La tendance est au nomadisme, mais avec les technologies du renouvelable plus compactes et efficaces, on se projettera bientôt plus loin, plus libre, plus longtemps. Après le pionnier Shigeru Ban et ses Paper Log Houses (conçues à partir d’éléments recyclés de carton et de sacs de ciment après le tremblement de Kobe au Japon en 1995), les architectes basés à Bratislava Nice Architects ont pensé un habitat à basse énergie dénommé Ecocapsule, alimenté par le vent et l’énergie solaire.
Et pourquoi pas l’auto-suffisance alimentaire ? Le projet de ferme bio Garden’Up qui tenait sur… un vélo a été récompensé par le concours Du green dans le gris en mars 2015. Certaines innovations nomades des makers de POC21 poussent la recherche de l’autarcie un cran plus loin encore.
Certains n’ont pas attendu la technologie, voire la rejettent franchement, pour pactiser avec leur environnement. Zadistes comme ecowarriors montent des cabanes dans les arbres, comme un échange de bons procédés avec la nature. Le phénomène est même transformé en tendance pour trekkers avec la tente pour arbres Tentsile (mais à 323€ le modèle d’entrée, ça fait cher l’abri de fortune…).

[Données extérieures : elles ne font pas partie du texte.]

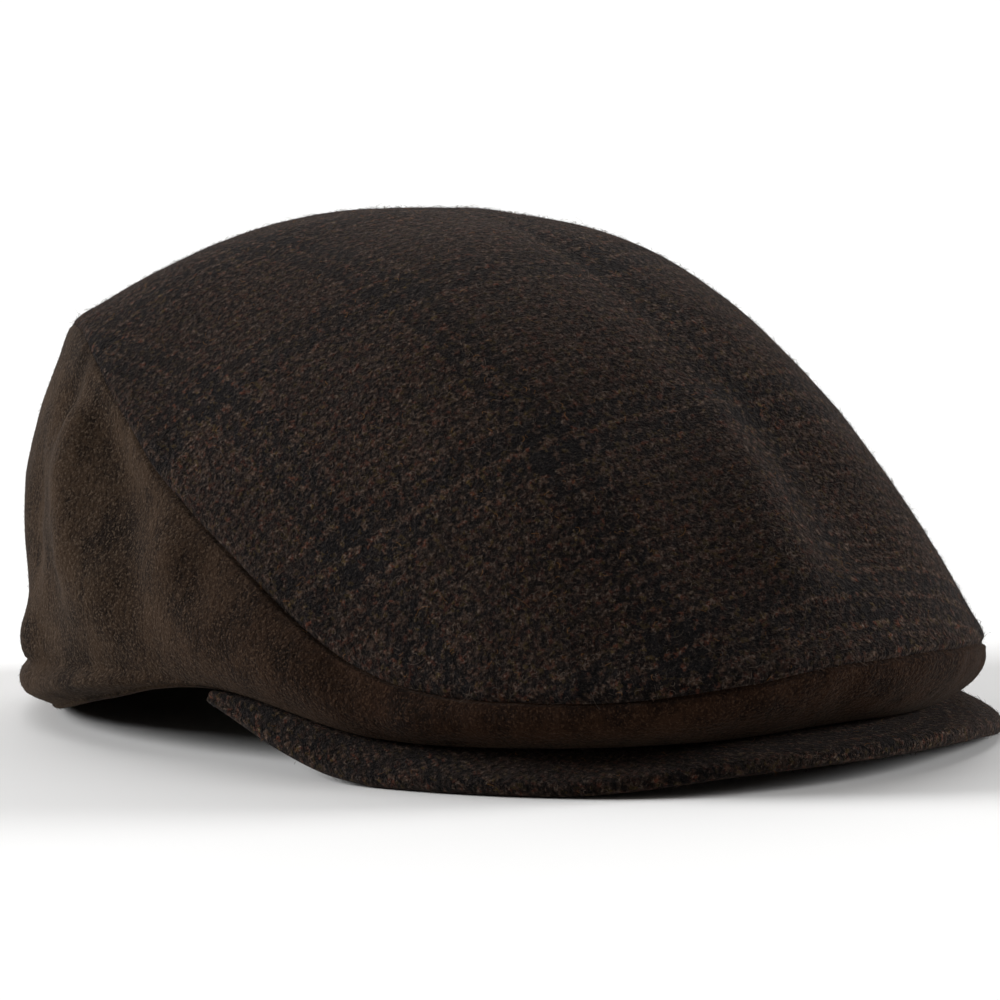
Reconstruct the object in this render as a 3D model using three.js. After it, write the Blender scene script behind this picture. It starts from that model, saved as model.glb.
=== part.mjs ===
// Flat cap: a tweed crown, a suede side band and a tweed-covered visor.
// Millimetres, +Z up. The front points along -Y and the wearer's left along +X.
// Angles are in degrees round the head, 0 at the front and 180 at the nape.

import * as THREE from 'three';

// Driving sizes
const capWidth = 190;
const frontReach = 148;
const backReach = 118;
const crownHeight = 116.8;
const peakForward = 7.5;
const crownSlope = 0.075;
const shoulderRise = 2;
const tweedWall = 2.4;
const suedeWall = 2;
const suedeBulge = 10;
const napeRoll = 7;
const napeHemHeight = 12;
const napeCreaseDepth = 1.4;
const visorReach = 15.5;
const visorTuck = 27;
const visorThickness = 4;
const seamGap = 0.3;

// Fineness of the faceted surfaces
const anglesRound = 72;
const crownRings = [0.12, 0.26, 0.39, 0.51, 0.62, 0.71, 0.79, 0.86, 0.915, 0.955, 0.98, 1];
const bandRings = [0, 0.05, 0.1, 0.14, 0.19, 0.25, 0.33, 0.44, 0.57, 0.71, 0.84, 0.94, 1];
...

Pas de sans-abris dans l’espace
Partout des concepts qui feraient que l’abri de fortune mérite vraiment son nom, surtout auprès de ceux dont la société conteste l’autonomie. Pourtant, sur le papier, l’imprimante 3D semble déjà avoir tout réglé pour les prochains habitants de Mars. Et sur notre bonne vieille Terre ? Ce proto d’imprimante des Italiens de Wasp génère un logement avec la boue qu’elle trouve sur place. Comme celle qui colle toujours au pied des migrants.
En attendant que l’innovation arrive à bon port, reste le DiY, comme ce hamac en palettes construit en quelques heures avec les équipes d’Upcycly au printemps dernier, et qui mariait si bien simplicité et superflu.